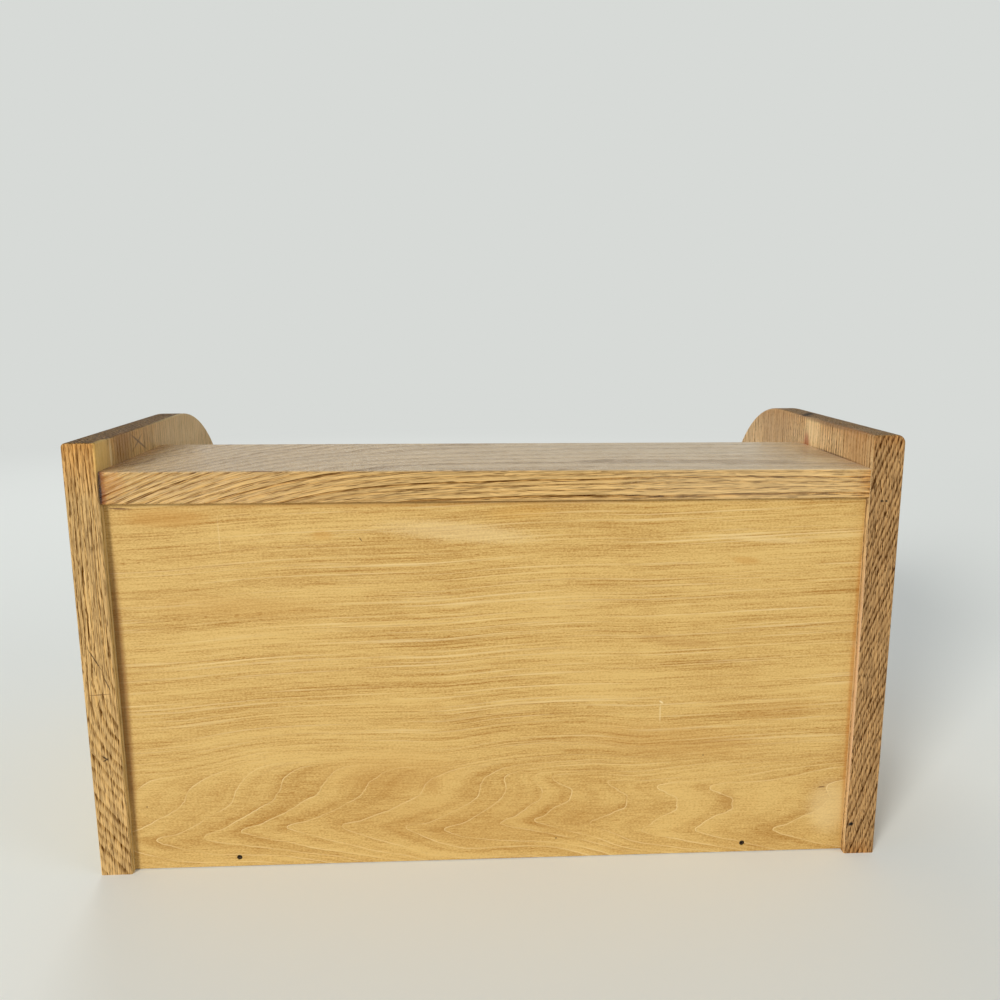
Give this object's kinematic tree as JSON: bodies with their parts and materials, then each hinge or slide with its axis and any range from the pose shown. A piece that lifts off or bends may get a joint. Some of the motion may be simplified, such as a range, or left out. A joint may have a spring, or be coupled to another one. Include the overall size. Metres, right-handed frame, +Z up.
{
  "type": "bread box with drawer",
  "caption": "Oak roll-top bread box with shaped sides, a plywood back, a slatted curtain that slides up and back, and a shallow drawer below.",
  "frame": {"origin": "on the surface that the box stands on, under the middle of the box with its drawer knobs", "axes": "+Z up, -Y out of the front, where the curtain and the drawer are; +X to the right of someone facing the front"},
  "size_m": [0.4826, 0.3124, 0.267],
  "materials": {
    "case_oak": "satin clear varnish over open-pored oak",
    "back_plywood": "satin golden varnish over smooth birch-faced plywood",
    "curtain_oak": "satin clear varnish over open-pored oak",
    "curtain_canvas": "plain-woven unbleached cotton canvas, glued",
    "knob_oak": "satin clear varnish, lathe-turned",
    "drawer_front_oak": "satin clear varnish over open-pored oak",
    "drawer_poplar": "bare sanded wood",
    "drawer_plywood": "bare sanded plywood",
    "nail_steel": "dull bright-steel finish nails",
    "back_nail_steel": "dull steel, darkened at the rim",
    "screw_steel": "zinc-plated steel"
  },
  "bodies": {
    "case": {"side_left": "case_oak", "side_right": "case_oak", "top_board": "case_oak", "shelf_board": "case_oak", "bottom_board": "case_oak", "back_panel": "back_plywood", "back_panel_nails": "back_nail_steel", "case_nails_left": "nail_steel", "case_nails_right": "nail_steel"},
    "curtain": {"curtain_slat_01": "curtain_oak", "curtain_slat_02": "curtain_oak", "curtain_slat_03": "curtain_oak", "curtain_slat_04": "curtain_oak", "curtain_slat_05": "curtain_oak", "curtain_slat_06": "curtain_oak", "curtain_slat_07": "curtain_oak", "curtain_slat_08": "curtain_oak", "curtain_slat_09": "curtain_oak", "curtain_slat_10": "curtain_oak", "curtain_slat_11": "curtain_oak", "curtain_slat_12": "curtain_oak", "curtain_slat_13": "curtain_oak", "curtain_slat_14": "curtain_oak", "curtain_slat_15": "curtain_oak", "curtain_pull_rail": "curtain_oak", "curtain_canvas": "curtain_canvas", "curtain_knob_left": "knob_oak", "curtain_knob_right": "knob_oak", "curtain_knob_screws": "screw_steel"},
    "drawer": {"drawer_front": "drawer_front_oak", "drawer_side_left": "drawer_poplar", "drawer_side_right": "drawer_poplar", "drawer_back": "drawer_poplar", "drawer_bottom": "drawer_plywood", "drawer_knob_left": "knob_oak", "drawer_knob_right": "knob_oak", "drawer_knob_screws": "screw_steel", "drawer_nails": "nail_steel"}
  },
  "joints": [
    {"name": "curtain_roll", "type": "hinge", "parent": "case", "child": "curtain", "pos_m": [0, 0.01815, 0.10635], "axis": [-1, 0, 0], "range_deg": [0, 80]},
    {"name": "drawer_slide", "type": "slide", "parent": "case", "child": "drawer", "axis": [0, -1, 0], "range_m": [0, 0.2]}
  ]
}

^^^^

- [THE TASK]: The lines above should be duplicated exactly.

- [RESPONSE TO THIS TASK]:
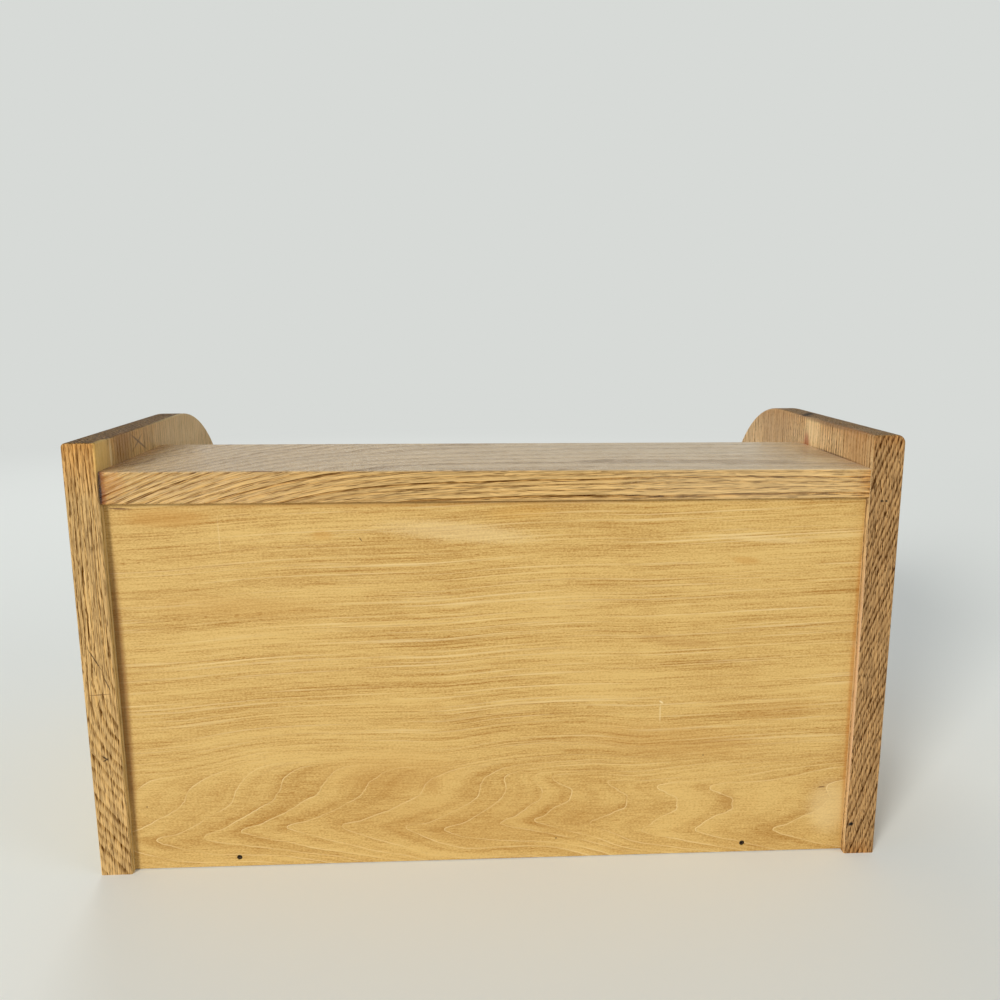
Give this object's kinematic tree as JSON: bodies with their parts and materials, then each hinge or slide with its axis and any range from the pose shown. A piece that lifts off or bends may get a joint. Some of the motion may be simplified, such as a range, or left out. A joint may have a spring, or be coupled to another one. Include the overall size. Metres, right-handed frame, +Z up.
{
  "type": "bread box with drawer",
  "caption": "Oak roll-top bread box with shaped sides, a plywood back, a slatted curtain that slides up and back, and a shallow drawer below.",
  "frame": {"origin": "on the surface that the box stands on, under the middle of the box with its drawer knobs", "axes": "+Z up, -Y out of the front, where the curtain and the drawer are; +X to the right of someone facing the front"},
  "size_m": [0.4826, 0.3124, 0.267],
  "materials": {
    "case_oak": "satin clear varnish over open-pored oak",
    "back_plywood": "satin golden varnish over smooth birch-faced plywood",
    "curtain_oak": "satin clear varnish over open-pored oak",
    "curtain_canvas": "plain-woven unbleached cotton canvas, glued",
    "knob_oak": "satin clear varnish, lathe-turned",
    "drawer_front_oak": "satin clear varnish over open-pored oak",
    "drawer_poplar": "bare sanded wood",
    "drawer_plywood": "bare sanded plywood",
    "nail_steel": "dull bright-steel finish nails",
    "back_nail_steel": "dull steel, darkened at the rim",
    "screw_steel": "zinc-plated steel"
  },
  "bodies": {
    "case": {"side_left": "case_oak", "side_right": "case_oak", "top_board": "case_oak", "shelf_board": "case_oak", "bottom_board": "case_oak", "back_panel": "back_plywood", "back_panel_nails": "back_nail_steel", "case_nails_left": "nail_steel", "case_nails_right": "nail_steel"},
    "curtain": {"curtain_slat_01": "curtain_oak", "curtain_slat_02": "curtain_oak", "curtain_slat_03": "curtain_oak", "curtain_slat_04": "curtain_oak", "curtain_slat_05": "curtain_oak", "curtain_slat_06": "curtain_oak", "curtain_slat_07": "curtain_oak", "curtain_slat_08": "curtain_oak", "curtain_slat_09": "curtain_oak", "curtain_slat_10": "curtain_oak", "curtain_slat_11": "curtain_oak", "curtain_slat_12": "curtain_oak", "curtain_slat_13": "curtain_oak", "curtain_slat_14": "curtain_oak", "curtain_slat_15": "curtain_oak", "curtain_pull_rail": "curtain_oak", "curtain_canvas": "curtain_canvas", "curtain_knob_left": "knob_oak", "curtain_knob_right": "knob_oak", "curtain_knob_screws": "screw_steel"},
    "drawer": {"drawer_front": "drawer_front_oak", "drawer_side_left": "drawer_poplar", "drawer_side_right": "drawer_poplar", "drawer_back": "drawer_poplar", "drawer_bottom": "drawer_plywood", "drawer_knob_left": "knob_oak", "drawer_knob_right": "knob_oak", "drawer_knob_screws": "screw_steel", "drawer_nails": "nail_steel"}
  },
  "joints": [
    {"name": "curtain_roll", "type": "hinge", "parent": "case", "child": "curtain", "pos_m": [0, 0.01815, 0.10635], "axis": [-1, 0, 0], "range_deg": [0, 80]},
    {"name": "drawer_slide", "type": "slide", "parent": "case", "child": "drawer", "axis": [0, -1, 0], "range_m": [0, 0.2]}
  ]
}